If I go further on this it would become into:

$(m_1+m_2)g\sin 30^{\circ}+(m_1+m_2)(a)=T$

$m_2g\sin 30^{\circ}+m_2(a)=T$

$m_2g\sin 30^{\circ}+m_2(a)=(m_1+m_2)g\sin 30^{\circ}+(m_1+m_2)(a)$

$m_2a=m_1g\sin30^\circ+m_1a$

$a=\frac{m_1g\sin30^\circ}{m_2-m_1}=\frac{0.5g}{1}=\frac{1}{2}g$

But it doesn't check with any of the alternatives. Where exactly did I missunderstood?. Can someone help me here?.

#### skeeter

Math Team
How exactly should I make a FBD (free body diagram) in this system?
isolate each mass and sketch a FBD for each one separately

$a = \dfrac{g}{6}$

#### Chemist116

isolate each mass and sketch a FBD for each one separately

$a = \dfrac{g}{6}$
Okay. Here it is:

As mentioned in earlier threads I'm still adjusting my abilities to draw these diagrams. But if I get the picture correctly. Then it would be as follows:

For $m_1$:

$T-m_{1}g\sin 30^{\circ}=m_{1}a$

For $m_{2}$:

$T-m_{2}g\sin 30^{\circ}=m_{2}(-a)$

Then combining both expressions:

$T=m_1a+m_1g\sin 30^\circ$

$T=m_{2}g\sin 30^{\circ}-m_{2}a$

$m_1a+m_1g\sin 30^\circ = m_{2}g\sin 30^{\circ}-m_{2}a$

$a=\frac{m_{2}g\sin 30^\circ-m_1g\sin30^\circ}{m_1+m_2}$

$a=\frac{2\frac{1}{2}g-1\frac{1}{2}g}{3}=\frac{g}{6}$

For which I believe it is what you got. But I'm still confused on why should masses be isolated?. Shouldn't be a contribution of the weight from the object which is on the top affect the one which is on the bottom?. This is the part where I'm confused. Can you explain this better please?. Is my free body diagram correct?.

#### skeeter

Math Team
Shouldn't be a contribution of the weight from the object which is on the top affect the one which is on the bottom?
Only if friction is present.

Is my free body diagram correct?
it's ok, except for the absence of normal forces ... which would come into play if friction were a factor. You also have cosine and sine switched, which made your last equation incorrect.

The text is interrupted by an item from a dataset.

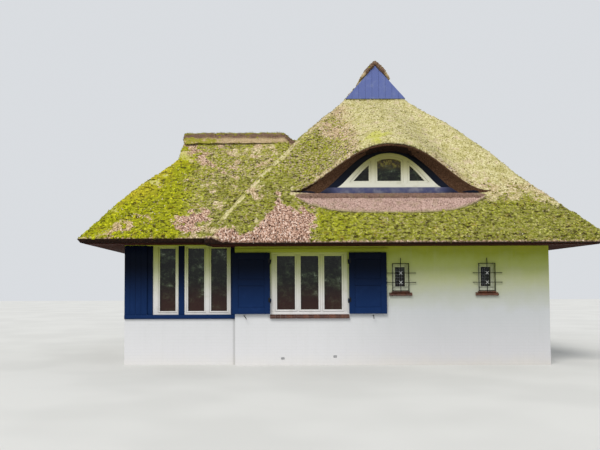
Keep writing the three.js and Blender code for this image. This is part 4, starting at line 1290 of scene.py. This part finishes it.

$\dfrac{2\frac{1}{2}g - 1\frac{1}{2}g}{3} = \dfrac{g}{3}$

Some advice ... setting up equations using magnitudes (scalars) keeps the "negative sign" mistakes to a minimum.

For the top mass ...
(winning force) - (losing force) = net force ... this keeps the terms positive, easier to deal with.
$m_2g \sin(30) - T = m_2a$
it's clear the acceleration will be down the incline, $a$ is the magnitude of that acceleration.

For the bottom mass ...
(winning force) - (losing force) = net force
$T - m_1g \sin(30) - T = m_1a$
it's clear the acceleration will be up the incline, the $a$ is the magnitude of that acceleration.

summation of the two equations ...

$m_2g \sin(30) - T = m_2a$
$T - m_1g \sin(30) - T = m_1a$
---------------------------------------------------------
$(m_2-m_1)g\sin(30) = (m_2+m_1)a$

$(2-1)g \cdot \dfrac{1}{2} = (2+1)a$

$\dfrac{g}{2} = 3a$

$\dfrac{g}{6} = a$